On Friday 13th July 1945, a small group of boys were playing on a blitzed site at the corner of Great Homer Street and Fulford Street. There had been a cylinder on their makeshift playground for a while now. Some workers sat on it and used it as a bench whilst taking a break, it became part of the rubble, and many assumed it was just debris from the bombed site.
One of the boys, Tommy Lawless, whilst finding a hiding place from his friends in their game of hide and seek noticed a white object sticking out of one end of the metal object. On closer inspection, the boys gathered around and discovered it was a human leg bone.
The boys ran to find the nearest policeman who happened to be on duty on nearby Kirkdale Road. He had the cylinder and its contents removed to the mortuary.
Upon arrival at the City Morgue, the cylinder was duly noted and described in the log, ‘riveted sheet iron cylinder, approximately 6 feet and 9 inches long and 18 ¾ inches in diameter. Sealed at one end with an iron lid, riveted in position, and the other end closed by pressing together.
Due to the metal, a blow lamp was needed to cut through the object to delve deeper into its secret contents. The pathologist, Dr Charles Vincent Harrison, could not believe his eyes when the figure of a Victorian tattered man lay inside. His head was resting on a brick fashioned as a pillow covered in sacking, He was dressed in a morning coat, trousers and elastic sided boots.

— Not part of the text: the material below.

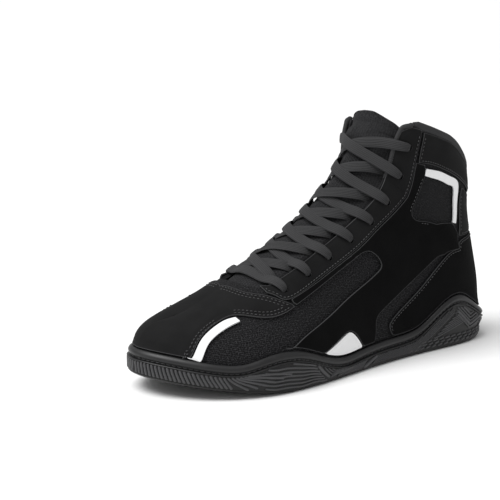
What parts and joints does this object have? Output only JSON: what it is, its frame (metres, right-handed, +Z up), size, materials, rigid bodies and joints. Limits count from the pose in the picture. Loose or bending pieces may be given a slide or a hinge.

An autopsy was carried out and Dr Harrison stated that the man had been dead for a long, long time. Due to this, there was no way of discovering a cause of death.
Dr J.B Firth from Preston’s Home Office was called in to take the investigation further. Found amongst the tattered clothing, was a signet ring with a dark red stone dated 1857, a pen knife and 2 diaries. The diaries were covered in a substance that had emanated from the corpse during decomposition. Dr Firth painstakingly worked to separate the pages from these diaries and these proved the biggest clues in the case.
They concerned a firm named ‘T.C Williams of Leeds St’, paint and varnish manufacturers. The police found that Thomas Creegan Williams had been a wanted man by various creditors, and had many money worries.
The conclusion reached was some sort of suicide; possibly Williams had crawled inside the cylinder to hide from creditors and suffocated inside. I have always found this conclusion unrealistic, yet when we remember he had a makeshift pillow inside – he must’ve positioned himself in there, no killer or torturer would make sure his victim was ‘comfortable’, surely?
I often wonder what happened to the cylinder, and to the remains of the dead man. What a horrific way to die.